Quando me refiro a “autonomia” dos estudantes estou me referindo justamente ao estímulo de que cada indivíduo possa ter a oportunidade, por si, de analisar, criar e propor transformações na realidade que o cerca. Tirá-lo do lugar de “calouro burro” ou de “simples estudante” não só é a quebra de uma relação de poder extremamente funcional para uma sociedade como a nossa como também passa a ser um chamado para que ele possa visualizar isso de forma mais clara. Quando se dá o poder do debate, da escolha (quero isso, não quero aquilo) e da formulação ao outro chegamos próximos disso. No acolhimento, muito melhor que um discurso (que é o caso deste texto) foi na prática, no sentir, que se repassa uma nova forma de se enxergar seus colegas e abre-se o horizonte para pensarmos na possibilidade de que a universidade pode de fato ser diferente e ir muito além do que é.
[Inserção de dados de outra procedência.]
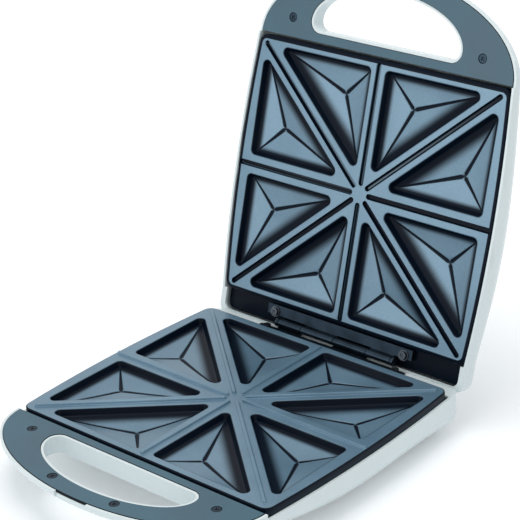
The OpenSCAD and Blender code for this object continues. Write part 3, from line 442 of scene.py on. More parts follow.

E pelo fato de ser organizado exclusivamente por estudantes também ajuda a compreender como podemos fazer intervenções significativas dentro do espaço universitário de forma independente e talvez até mais atraente que muitos docentes em seus modelos arcaicos e limitados de dar aulas. O estímulo a autonomia choca-se diretamente com as relações hierárquicas e através da contradição entre estas duas possibilita a síntese de um sujeito que se veja capaz do questionamento (seja aos professores ou aos veteranos) , da participação ativa e que visualiza como se torna desnecessário e essencial que este tipo de relação seja substituído por uma outra, baseada em formas mais horizontais de construção de um saber ou de um curso.

De maneira alguma acredito que a universidade seja a gênese deste tipo de relação. Por estar atrelada diretamente ao modo de produção capitalista é evidente que espalha-se aos lugares mais diversos da sociedade, inclusive dentro da família privada. Mas é justamente por se propor a ser um espaço de reflexão, crítica e criação, é nela que podemos dar o ponta pé inicial necessário para questionarmos o que fazemos, por que fazemos e quais as consequências do que fazemos.